Scripts that build objects
>>>>>
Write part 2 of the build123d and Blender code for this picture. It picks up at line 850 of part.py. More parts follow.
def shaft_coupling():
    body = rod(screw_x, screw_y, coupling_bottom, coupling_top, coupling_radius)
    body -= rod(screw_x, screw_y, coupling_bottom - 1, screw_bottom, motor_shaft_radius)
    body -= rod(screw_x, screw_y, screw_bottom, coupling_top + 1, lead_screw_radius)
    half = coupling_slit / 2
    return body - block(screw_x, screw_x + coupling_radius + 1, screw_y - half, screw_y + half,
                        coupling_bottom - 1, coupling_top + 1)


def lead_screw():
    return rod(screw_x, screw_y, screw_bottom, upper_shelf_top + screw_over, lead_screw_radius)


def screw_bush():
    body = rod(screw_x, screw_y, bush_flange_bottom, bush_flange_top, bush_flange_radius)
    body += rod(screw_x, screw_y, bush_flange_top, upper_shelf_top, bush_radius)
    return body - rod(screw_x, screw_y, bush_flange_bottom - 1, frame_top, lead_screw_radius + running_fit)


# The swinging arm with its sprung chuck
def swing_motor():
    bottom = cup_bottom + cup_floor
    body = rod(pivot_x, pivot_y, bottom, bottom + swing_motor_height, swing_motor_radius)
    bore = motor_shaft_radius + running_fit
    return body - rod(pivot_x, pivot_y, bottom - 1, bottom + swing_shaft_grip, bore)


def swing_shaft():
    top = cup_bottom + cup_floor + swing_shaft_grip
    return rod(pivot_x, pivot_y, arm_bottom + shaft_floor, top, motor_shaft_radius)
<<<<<
>>>>>
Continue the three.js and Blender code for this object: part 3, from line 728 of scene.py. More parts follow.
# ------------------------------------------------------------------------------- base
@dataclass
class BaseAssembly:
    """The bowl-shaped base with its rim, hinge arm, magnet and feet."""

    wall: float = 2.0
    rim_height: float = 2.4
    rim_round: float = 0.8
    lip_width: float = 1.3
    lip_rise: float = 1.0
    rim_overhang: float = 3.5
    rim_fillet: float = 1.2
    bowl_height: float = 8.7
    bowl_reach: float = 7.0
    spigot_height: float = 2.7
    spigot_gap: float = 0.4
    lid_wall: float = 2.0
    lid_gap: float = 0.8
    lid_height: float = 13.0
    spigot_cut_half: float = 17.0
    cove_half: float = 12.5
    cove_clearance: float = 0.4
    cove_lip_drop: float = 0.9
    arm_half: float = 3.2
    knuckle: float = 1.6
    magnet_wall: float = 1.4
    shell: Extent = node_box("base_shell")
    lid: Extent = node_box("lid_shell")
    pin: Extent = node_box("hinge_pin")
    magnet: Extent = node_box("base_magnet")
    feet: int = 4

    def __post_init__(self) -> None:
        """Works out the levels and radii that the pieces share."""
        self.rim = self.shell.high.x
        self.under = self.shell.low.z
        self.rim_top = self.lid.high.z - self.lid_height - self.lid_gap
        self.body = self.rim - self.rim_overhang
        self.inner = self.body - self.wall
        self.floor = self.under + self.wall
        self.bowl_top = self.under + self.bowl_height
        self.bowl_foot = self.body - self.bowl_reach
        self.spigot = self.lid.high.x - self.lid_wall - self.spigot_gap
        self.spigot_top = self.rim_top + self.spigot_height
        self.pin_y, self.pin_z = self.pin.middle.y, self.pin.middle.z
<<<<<
>>>>>
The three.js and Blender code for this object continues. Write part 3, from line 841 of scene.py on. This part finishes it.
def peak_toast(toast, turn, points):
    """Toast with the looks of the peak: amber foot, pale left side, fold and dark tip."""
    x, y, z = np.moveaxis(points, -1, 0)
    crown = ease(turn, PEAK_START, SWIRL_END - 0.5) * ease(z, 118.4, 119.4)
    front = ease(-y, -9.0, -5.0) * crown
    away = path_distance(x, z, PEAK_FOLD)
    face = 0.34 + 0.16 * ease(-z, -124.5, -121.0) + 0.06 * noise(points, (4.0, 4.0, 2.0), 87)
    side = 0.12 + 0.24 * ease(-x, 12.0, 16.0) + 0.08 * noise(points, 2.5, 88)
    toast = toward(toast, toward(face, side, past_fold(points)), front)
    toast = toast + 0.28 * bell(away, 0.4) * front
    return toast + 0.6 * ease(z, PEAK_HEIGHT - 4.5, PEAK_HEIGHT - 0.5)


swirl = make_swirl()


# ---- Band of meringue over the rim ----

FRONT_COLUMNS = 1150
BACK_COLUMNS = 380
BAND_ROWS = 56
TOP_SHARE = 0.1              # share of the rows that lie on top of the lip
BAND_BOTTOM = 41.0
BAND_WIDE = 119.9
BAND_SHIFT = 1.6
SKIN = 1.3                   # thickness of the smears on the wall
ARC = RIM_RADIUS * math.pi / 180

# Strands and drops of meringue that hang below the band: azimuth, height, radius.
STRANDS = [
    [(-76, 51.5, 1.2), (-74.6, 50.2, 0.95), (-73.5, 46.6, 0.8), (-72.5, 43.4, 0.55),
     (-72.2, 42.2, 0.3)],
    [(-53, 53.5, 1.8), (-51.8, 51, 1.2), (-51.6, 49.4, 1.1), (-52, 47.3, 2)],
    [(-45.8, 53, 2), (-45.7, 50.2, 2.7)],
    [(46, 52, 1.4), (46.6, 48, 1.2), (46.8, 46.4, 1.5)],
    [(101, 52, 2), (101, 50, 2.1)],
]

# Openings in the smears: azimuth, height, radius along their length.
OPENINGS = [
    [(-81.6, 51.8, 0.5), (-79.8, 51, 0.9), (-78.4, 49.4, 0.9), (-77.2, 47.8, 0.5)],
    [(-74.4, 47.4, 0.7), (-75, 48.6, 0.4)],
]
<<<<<
- [Exercise instructions] In the material above, locate the line containing "Write part 2" and the line containing "return rod(screw_x, screw_y, screw_bottom, upper_shelf_top". Transcribe exactly those two lines and every line between them, and nothing more.

- [Expected output]
Write part 2 of the build123d and Blender code for this picture. It picks up at line 850 of part.py. More parts follow.
def shaft_coupling():
    body = rod(screw_x, screw_y, coupling_bottom, coupling_top, coupling_radius)
    body -= rod(screw_x, screw_y, coupling_bottom - 1, screw_bottom, motor_shaft_radius)
    body -= rod(screw_x, screw_y, screw_bottom, coupling_top + 1, lead_screw_radius)
    half = coupling_slit / 2
    return body - block(screw_x, screw_x + coupling_radius + 1, screw_y - half, screw_y + half,
                        coupling_bottom - 1, coupling_top + 1)


def lead_screw():
    return rod(screw_x, screw_y, screw_bottom, upper_shelf_top + screw_over, lead_screw_radius)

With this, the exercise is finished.